====== Provided information ======

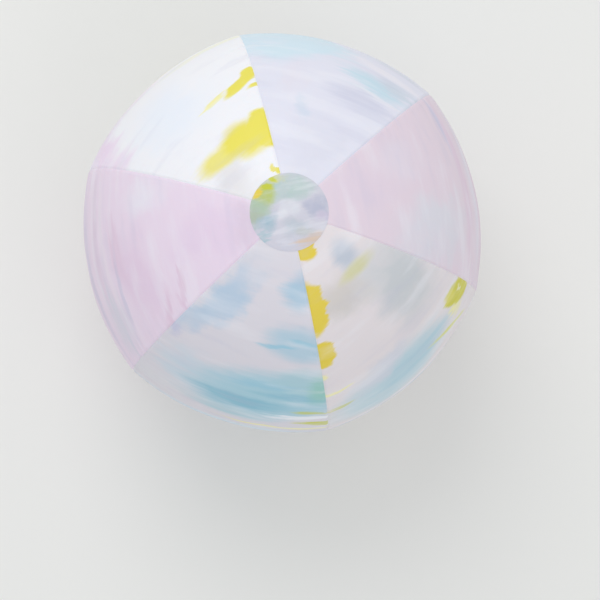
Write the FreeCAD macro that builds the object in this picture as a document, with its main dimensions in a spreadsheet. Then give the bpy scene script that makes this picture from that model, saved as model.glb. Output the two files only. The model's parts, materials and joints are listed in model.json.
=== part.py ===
import FreeCAD, Part
import os
import re

import Sketcher
from FreeCAD import Placement, Rotation, Vector

# Inflatable beach ball, blown up. Millimetres and degrees.
#
# The row frame has its origin at the ball's centre. +Z is the polar axis, through the middle of the
# printed front disc. Gore 1 is centred on +X, the next five follow every 60 degrees about +Z, and
# the seams lie halfway between them.
#
# The valve has a frame of its own: its origin is on the ball's outer surface, its +Z is the valve's
# axis, pointing out of the ball, and its +X points to the side where the plug's strap is.

DIMENSIONS = {
    # The blown-up ball. A gore is cut from flat film, so it stays flatter across its width than the
    # ball is, and the seams stand a little proud of a sphere.
    "gore_count": 6,
    "ball_radius": 172.5,
    "gore_cross_radius": 212.0,
    "gore_band_half": 100.0,
    "film": 0.25,
    "seam_allowance": 3.0,
    "tip_radius": 20.0,
    # The round discs over the gore tips.
    "disc_radius": 32.0,
    "disc_gap": 0.2,
    # Where the valve is: in one gore, this far from the rear pole.
    "valve_from_pole": 36.0,
    # The ring welded inside the film, and the film's hole in front of it.
    "flange_hole_radius": 9.0,
    "flange_radius": 19.0,
    "flange_thick": 0.8,
    "weld_gap": 0.05,
    "film_hole_radius": 9.4,
    # The folding web between the ring and the stem's foot.
    "web_thick": 0.5,
    "web_top_depth": 0.8,
    "web_bottom_depth": 13.2,
    "web_gap": 0.02,
    # The stem, pushed in as it is when the ball is in use.
    "stem_proud": 2.6,
    "stem_length": 16.1,
    "stem_radius": 5.2,
    "rim_radius": 6.3,
    "rim_deep": 2.2,
    "rim_round": 0.5,
    "foot_radius": 5.7,
    "foot_deep": 1.6,
    "plug_bore_radius": 3.45,
    "plug_bore_deep": 5.2,
    "nozzle_bore_radius": 3.0,
    "air_hole_radius": 2.2,
    "air_hole_deep": 1.2,
    # The plug. Its shank tapers so that it swings out on its strap without rubbing.
    "plug_gap": 0.05,
    "shank_radius": 3.4,
    "shank_tip_radius": 2.8,
    "shank_length": 4.6,
    "core_radius": 1.6,
    "core_deep": 3.5,
    "head_radius": 6.3,
    "head_thick": 1.8,
    "head_round": 0.5,
    "tab_length": 5.5,
    "tab_width": 5.0,
    "tab_thick": 1.0,
    "tab_lift": 0.4,
    "tab_round": 2.0,
    "ridge_count": 3,
    "ridge_pitch": 1.4,
    "ridge_width": 0.5,
    "ridge_tall": 0.3,
    # The strap, folded back on itself like a U. The fold's centre is the plug's hinge.
    "fold_offset": 14.0,
    "fold_drop": 0.5,
    "fold_inner_radius": 0.6,
    "strap_thick": 0.8,
    "strap_width": 3.2,
    "strap_root": 5.0,
    "strap_gap": 0.02,
    # The check flap under the foot.
    "flap_radius": 3.9,
    "flap_thick": 0.5,
    "flap_gap": 0.02,
    "flap_hinge_offset": 4.6,
    "flap_root_width": 3.6,
}

# The valve is in the third gore, counted from zero here.
VALVE_GORE = 2

doc = FreeCAD.newDocument("BeachBall")
sheet = doc.addObject("Spreadsheet::Sheet", "Sheet")
for row, (alias, size) in enumerate(DIMENSIONS.items(), start=1):
    sheet.set(f"A{row}", alias)
    sheet.set(f"B{row}", str(size))
    sheet.setAlias(f"B{row}", alias)
doc.recompute()

# A hidden object that works out an expression, for the places where a number is needed.
gauge = doc.addObject("App::FeaturePython", "Gauge")
gauge.addProperty("App::PropertyFloat", "reading")


def with_cells(text):
    """Writes each dimension's name in an expression as its cell in the sheet."""
    return re.sub(r"[a-z_]+", lambda word: f"Sheet.{word[0]}" if word[0] in DIMENSIONS else word[0], text)


def number(text):
    """What an expression of the dimensions comes to."""
    gauge.setExpression("reading", with_cells(text))
    gauge.recompute()
    return gauge.reading


def bind(thing, **sizes):
    """Binds an object's properties to expressions of the dimensions."""
    for name, text in sizes.items():
        thing.setExpression(name, with_cells(text))


# ---------------------------------------------------------------- sketches and features


def new_body(label):
    body = doc.addObject("PartDesign::Body", label)
    body.Label = label
    return body


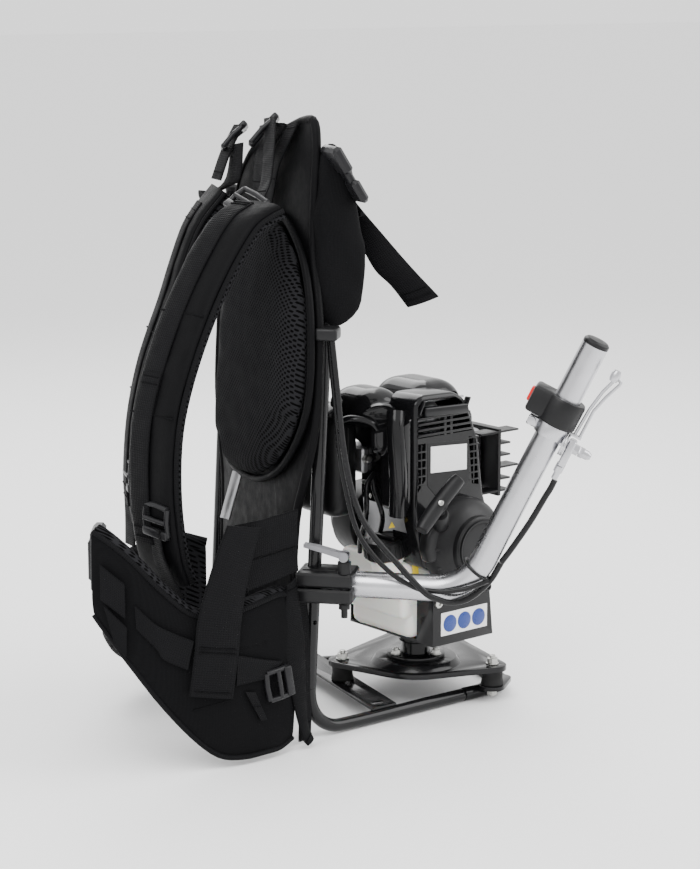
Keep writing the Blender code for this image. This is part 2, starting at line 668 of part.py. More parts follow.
def build_cables(looks):
    grip = [(226.4, 263.2), (222, 254), (217.7, 246.8), (204.2, 222.5), (187.8, 197), (178, 183)]
    cable("throttle_cable_handle", [handle_point(s, z) for s, z in grip], CABLE_R, looks["cable"])
    throttle = [(177.5, 182.1, 0), (168.9, 166.6, 0), (157.4, 154.2, -1), (145, 146, -5), (132.1, 145.4, -13.5),
                (121.8, 149.8, -20.5), (112.2, 155.4, -25.5), (98.4, 168.6, -26.5), (83.8, 184.1, -26),
                (56.5, 214.8, -24), (41.5, 246.9, -22), (32.2, 291, -20), (27.2, 335.2, -18.5),
                (24.2, 362, -17.5), (20.4, 397, -17)]
    switch = [(166, 166.2, -7.6), (158, 163.3, -12.2), (148, 160.2, -15.9), (137.3, 158.2, -17.2),
              (125.7, 156.6, -17.8), (112.2, 157, -18), (100.5, 159.1, -18.5), (79, 170.9, -19), (58.6, 189.6, -17),
              (43.7, 212.2, -15), (34.4, 244.2, -13), (27.4, 279.9, -10.5), (22.8, 324.8, -9), (19, 360.2, -8),
              (16.7, 391, -8)]
    cable("throttle_cable", [handle_point(*spot) for spot in throttle], CABLE_R, looks["cable"])
    cable("switch_cable", [handle_point(*spot) for spot in switch], WIRE_R, looks["cable"])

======

Your objective: All lines of the data above that include the word "follow" must be shown.

Written reply:
# printed front disc. Gore 1 is centred on +X, the next five follow every 60 degrees about +Z, and
Keep writing the Blender code for this image. This is part 2, starting at line 668 of part.py. More parts follow.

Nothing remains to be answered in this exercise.